You can also stride over a range with :stride syntax. For example:

task.py REPOPATH --output output --id ccd=1..5:2

This example selects datasets that have ccd data ID keys with values 1, 3, or 5.

Multiple strides can also be concatenated with ^ syntax. For example:

task.py REPOPATH --output output --id ccd=1..5^10..15

This example selects datasets that have ccd data ID keys with values of 1 though 5 and 10 through 15.

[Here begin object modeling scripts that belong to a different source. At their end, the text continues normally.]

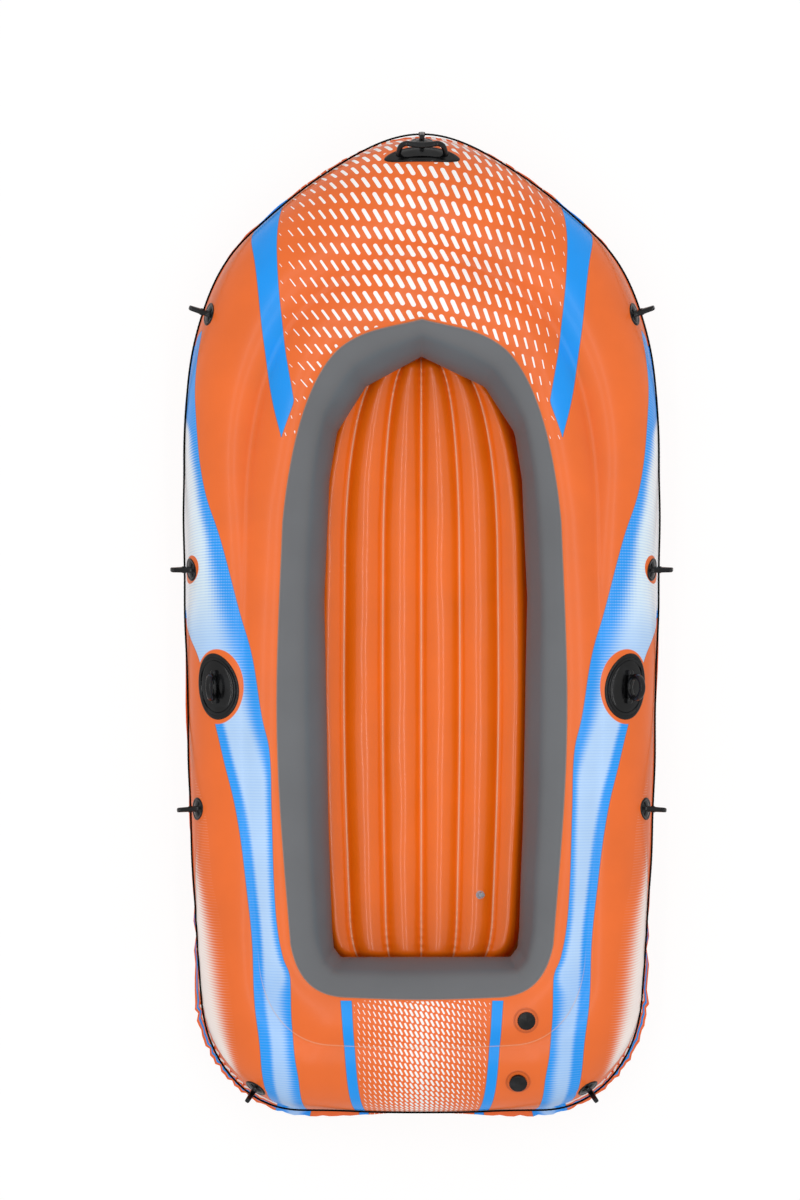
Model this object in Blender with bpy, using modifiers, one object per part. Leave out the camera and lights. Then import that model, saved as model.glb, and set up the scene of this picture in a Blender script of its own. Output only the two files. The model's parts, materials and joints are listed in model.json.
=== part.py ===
# Inflatable boat with two air chambers, a channelled air floor and a rope all round.
# Metres. +Y points to the bow, +X to starboard, +Z up. The origin is on the ground under the middle.
# The hull is lofted from upright sections. Each section joins a point of the outline, seen from
# above, to a point of the cockpit edge, and holds two tubes side by side with a web between them.

import math

import bmesh
import bpy
from mathutils import Matrix, Vector

# Overall size of the hull, out to its edge weld
LENGTH = 2.461
WIDTH = 1.208
BOW_Y = LENGTH / 2
STERN_Y = -LENGTH / 2
SIDE_X = WIDTH / 2

# Width of the deck between the edge weld and the cockpit edge
BOW_DECK = 0.5505
SIDE_DECK = 0.350
STERN_DECK = 0.3925

# Hull outline seen from above: half of it, from bow to stern, with headings in degrees
CHEEK_X = SIDE_X * 0.713
CHEEK_Y = BOW_Y - 0.2325
CHEEK_HEADING = 42.6
SIDE_Y = BOW_Y - 0.8075
QUARTER_X = SIDE_X - 0.0435
QUARTER_Y = STERN_Y + 0.2845
QUARTER_HEADING = 95.0
CORNER_X = SIDE_X - 0.2985
CORNER_Y = STERN_Y + 0.0076
CORNER_HEADING = 174.0

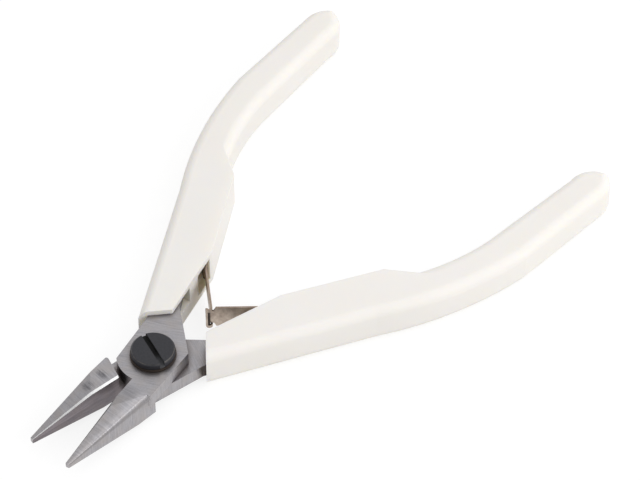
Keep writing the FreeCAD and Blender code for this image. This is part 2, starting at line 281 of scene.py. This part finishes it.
def painted_cone_light(tree, point):
    """Painted light round the jaw's cone: painted shade near the inner edge, a painted highlight streak
    along the outer ridge and a painted dark line of shade under it.
    """
    run = math_node(tree, "ADD", point.along, CONE_APEX)
    height = math_node(tree, "DIVIDE", point.up, run)
    width = math_node(tree, "DIVIDE", point.across, product(tree, run, -1.0))
    # painted shade near the inner edge, rising to a painted highlight at the ridge
    top = ramp(tree, width, [(0.05, 0.80), (0.105, 0.84), (0.140, 0.96), (0.162, 1.12), (0.192, 1.08)])
    # painted dark line of shade under the ridge
    side = ramp(tree, height, [(0.0, 1.02), (0.050, 0.98), (0.066, 0.80), (0.092, 0.72), (0.116, 1.0)])
    shade = mix_colour(tree, rise(tree, width, 0.188, 0.196), top, side)
    on_cone = product(tree, rise(tree, point.along, *CONE), rise(tree, point.up, -0.1, 0.1))
    return mix_colour(tree, on_cone, WHITE, shade)


def ground_tone(tree, point, grain):
    """The steel's own colour, with worn patches, painted light round the jaw's cone and painted shade on the
    jaw's inner faces.
    """
    tone = ramp(tree, grain, [(0.30, STEEL_LOW), (0.70, STEEL_HIGH)])
    worn = ramp(tree, noise(tree, point.place, scale=0.45, detail=3.0), [(0.38, 0.0), (0.70, 0.55)])
    tone = mix_colour(tree, worn, tone, WORN_PATCH)
    tone = tinted(tree, 1.0, tone, painted_cone_light(tree, point))
    # painted shade on the jaw's inner faces
    return tinted(tree, point.jaw_face, tone, JAW_FACE_SHADE)


def dark_patch_tone(tree, point, tone, grain, patch_list):
    """Dark uneven elliptical patches on the lever's own underside, which the rear lever has on top."""
    under = rise(tree, point.facing_up, -0.5, -0.9)
    uneven = rise(tree, grain, 0.74, 0.34)
    for centre, radii in patch_list:
        patch = product(tree, spot(tree, point.place, centre, radii), under, uneven)
        tone = mix_colour(tree, patch, tone, DARK_PATCH_GREY)
    return tone


def painted_facet_light(tree, point, tone):
    """Painted light on the upright sides, painted shade where they face the handles, and a painted highlight
    on a step and on the jaw bevel.
    """
    # painted light on the upright sides
    side = product(tree, rise(tree, point.level, 0.5, 0.2), rise(tree, point.jaw_face, 1.0, 0.0))
    tone = tinted(tree, side, tone, SIDE_PAINTED_LIGHT)
    # painted shade on the sides that face the handles
    rearward_shade = product(tree, side, rise(tree, point.facing_along, 0.12, 0.40))
    tone = mix_colour(tree, rearward_shade, tone, REAR_SIDE_SHADE)
    # painted highlight on the step's face
    step = product(tree, rise(tree, point.facing_along, -0.4, -0.7), rise(tree, point.across, -3.4, -3.8))
    tone = mix_colour(tree, step, tone, STEP_PAINTED_LIGHT)
    # painted highlight along the jaw bevel, brighter towards the root
    bevel = rise(tree, product(tree, point.facing_across, point.level), 0.28, 0.42)
    bevel_light = ramp(tree, rise(tree, point.along, *BEVEL_LIGHT), [(0.0, 0.27), (1.0, 0.44)])
    return mix_colour(tree, bevel, tone, bevel_light)


def corner_shade_tone(tree, point, tone):
    """Painted shade in the corners round the joint, from occlusion, with the jaw and its outer root left
    without it.
    """
    outer_root = product(tree, rise(tree, point.across, -3.8, -4.4), rise(tree, point.along, *OUTER_ROOT))
    unshaded = math_node(tree, "MAXIMUM", outer_root, rise(tree, point.along, *UNSHADED_JAW))
    # painted shade where occlusion finds a corner
    unshaded = math_node(tree, "MAXIMUM", rise(tree, occlusion(tree, 2.4), 0.25, 0.90), unshaded)
    return mix_colour(tree, unshaded, tinted(tree, 1.0, tone, CORNER_SHADE), tone)


def steel(name, turn, side, patch_list=()):
    """Ground tool steel of one lever, with painted highlights and painted shade."""
    material, tree, shader = new_material(name)
    point = LeverPoint(tree, turn, side)
    grain = steel_grain(tree, point)
    tone = ground_tone(tree, point, grain)
    tone = dark_patch_tone(tree, point, tone, grain, patch_list)
    tone = painted_facet_light(tree, point, tone)
    set_inputs(
        tree, shader, Base_Color=corner_shade_tone(tree, point, tone), Metallic=1.0,
        Roughness=ramp(tree, grain, [(0.25, 0.46), (0.75, 0.30)]), Normal=bump(tree, grain, 0.010),
    )
    return material


# ---- screw and washer ----------------------------------------------------------------------------

OXIDE_LOW = (0.0120, 0.0125, 0.0165)
OXIDE_HIGH = (0.022, 0.022, 0.028)
# painted highlight round the head's rim
RIM_HIGHLIGHT = (0.07, 0.064, 0.06)
# painted shade down in the slot and painted light at its lower end
SLOT_SHADE = (0.0030, 0.0028, 0.0028)
SLOT_LIT = (0.060, 0.061, 0.066)
# dark brown of the washer, kept dark as painted shade under the screw head
BROWN_LOW = (0.045, 0.034, 0.028)
BROWN_HIGH = (0.085, 0.066, 0.053)

HEAD_CORNER = (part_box("pivot_screw")[1] - PIVOT) / MM
HEAD_TOP = HEAD_CORNER.z                            # above the lap plane
RIM_RADIUS = HEAD_CORNER.x - 0.19                   # painted highlight line just inside the head's edge
RIM_HALF, RIM_FADE = 0.04, 0.06
SLOT_TURN = math.radians(68.5)
SLOT_LIGHT = (-0.6, -2.6)                           # painted light grows from here to there along the slot
SLOT_EDGE = 0.1                                     # height over which the slot's painted shade starts
SLOT_HALF, SLOT_FADE = 0.475, 0.03                  # half the slot's width, and the fade beside it


def black_oxide():
    """Blackened pivot screw: fine speckle, painted shade in the slot with painted light towards its lower
    end, and a broken painted highlight line round the rim.
    """
    material, tree, shader = new_material("black_screw")
    place = lever_place(tree, SLOT_TURN)
    along, across, up = split(tree, place)
    speckle = noise(tree, place, scale=2.4, detail=4.0, roughness=0.6)
    colour = ramp(tree, speckle, [(0.3, OXIDE_LOW), (0.75, OXIDE_HIGH)])

    radius = length(tree, stretched(tree, place, (1, 1, 0)))
    # painted highlight round the rim, broken up by noise
    rim = band(tree, radius, RIM_RADIUS - RIM_HALF, RIM_RADIUS + RIM_HALF, RIM_FADE)
    highlight_breaks = rise(tree, noise(tree, place, scale=0.55), 0.42, 0.60)
    colour = mix_colour(tree, product(tree, rim, highlight_breaks), colour, RIM_HIGHLIGHT)

    beside = rise(tree, math_node(tree, "ABSOLUTE", across), SLOT_HALF + SLOT_FADE, SLOT_HALF)
    in_slot = product(tree, beside, rise(tree, up, HEAD_TOP, HEAD_TOP - SLOT_EDGE))
    # painted shade down in the slot, with painted light towards its lower end
    slot = mix_colour(tree, rise(tree, along, *SLOT_LIGHT), SLOT_SHADE, SLOT_LIT)
    set_inputs(
        tree, shader, Base_Color=mix_colour(tree, in_slot, colour, slot), Specular_IOR_Level=0.33,
        Roughness=ramp(tree, in_slot, [(0.0, 0.44), (1.0, 0.85)]), Normal=bump(tree, speckle, 0.008),
    )
    return material


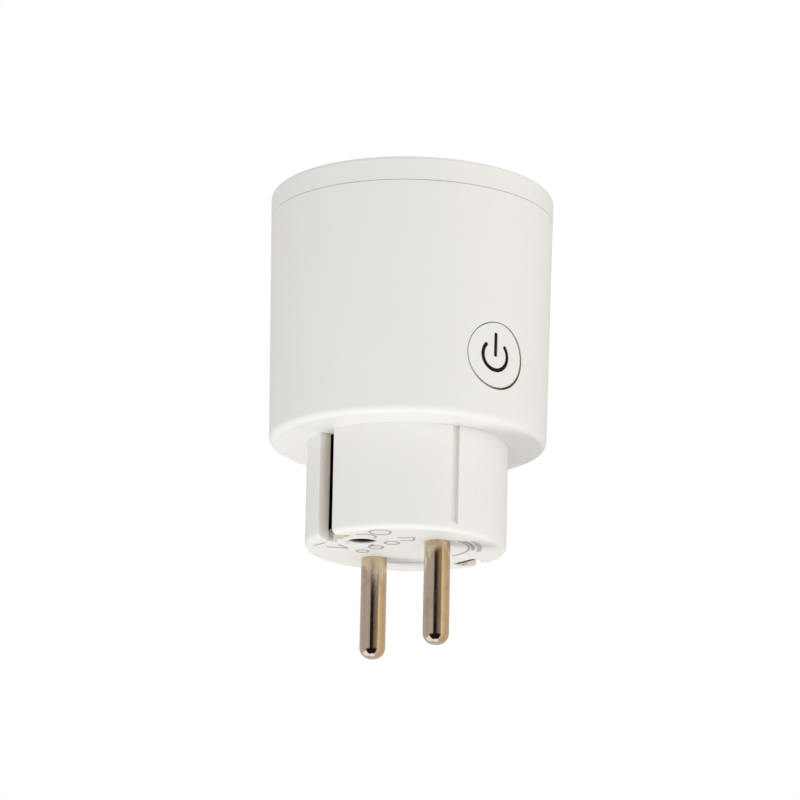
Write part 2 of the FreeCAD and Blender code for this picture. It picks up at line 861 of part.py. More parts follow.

About multiple values with multiple keys

If you specify multiple values for multiple data ID keys in a --id argument, the cross product of all the key-value pairs is computed. For example:

task.py REPOPATH --output output --id filter=HSC-R visit=100..102 ccd=1^2

From that --id argument, this set of data ID key-value pairs is computed:

filter=HSR-R visit=100 ccd=1
filter=HSR-R visit=101 ccd=1
filter=HSR-R visit=102 ccd=1
filter=HSR-R visit=100 ccd=2
filter=HSR-R visit=101 ccd=2
filter=HSR-R visit=102 ccd=2

How to use multiple --id arguments

You may use multiple --id arguments in the same command-line task invocation. For each --id argument a list of datasets is independently selected, and then these dataset lists are concatenated. This feature is useful for selecting multiple datasets with more flexibility than the previously mentioned syntax affords.

For example:

task.py REPOPATH --output output --id filter=HSC-R ccd=1^2 --id filter=HSC-I ccd=5

From those --id arguments, these data ID key-value pairs are computed:

filter=HSC-R ccd=1
filter=HSC-R ccd=2
filter=HSC-I ccd=5

The first two data IDs are produced by the first --id argument and the third data ID is produced by the second --id argument.